Crappie are well-established in their winter pattern during the month of January until mid-February, when they begin to move. Typically, this means they are oriented to structure in water depths ranging from 15 to 35 feet in many South Carolina reservoirs.
Favorite locations for winter crappie include drop-offs along the main channel, the mouths of major tributary creeks or the slopes of mid-lake points or humps. Look for crappie to hold on the lee side of any available structure or bottom contours when water is running through the dam. Think about old standing timber and any location you find baitfish congregated around old wood.
Seasonal weather fronts may cause crappie to sink lower in the water column. Fish are often caught with muddy fins, suggesting that crappie lie on the bottom of the lake during drastic barometric changes.

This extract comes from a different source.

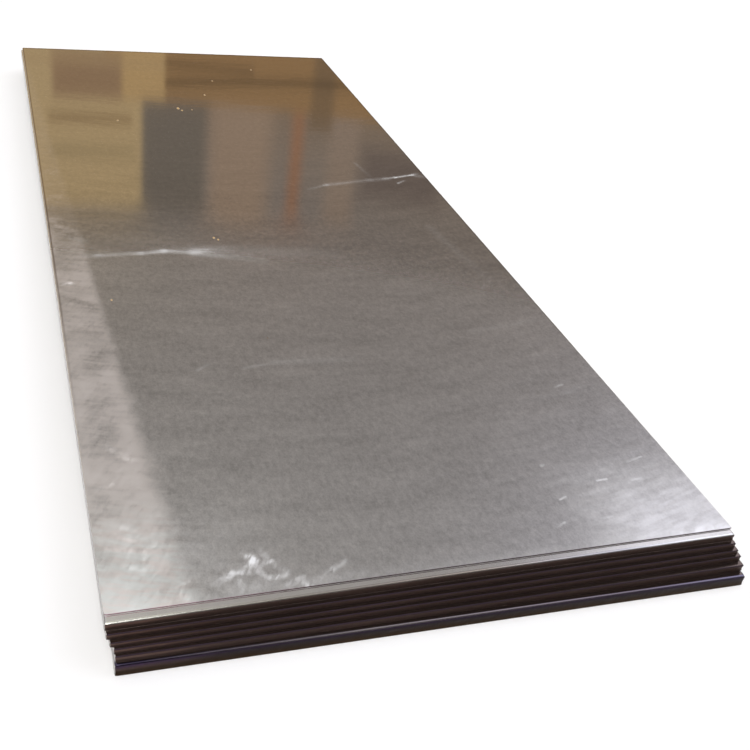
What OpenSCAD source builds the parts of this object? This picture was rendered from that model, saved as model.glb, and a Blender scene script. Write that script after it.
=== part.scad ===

Targeting winter crappie is a matter of vertical presentations of either live or artificial baits or combinations of the two. This approach can be accomplished by single-pole vertical jigging or using a spider rig, multiple-rod approach while slow-trolling or drifting over likely structure. Look for bites to be exceptionally soft, requiring the angler to feel for the bite with rod in hand or watch for slight variations in the movement of the line.
Marking fish on a depth finder may or may not be possible with fish holding tight to structure. In many cases, graphed fish will be white perch in addition to or instead of crappie. Anglers using live bait will have a mixed bag of crappie and white perch, and few will complain about the mix.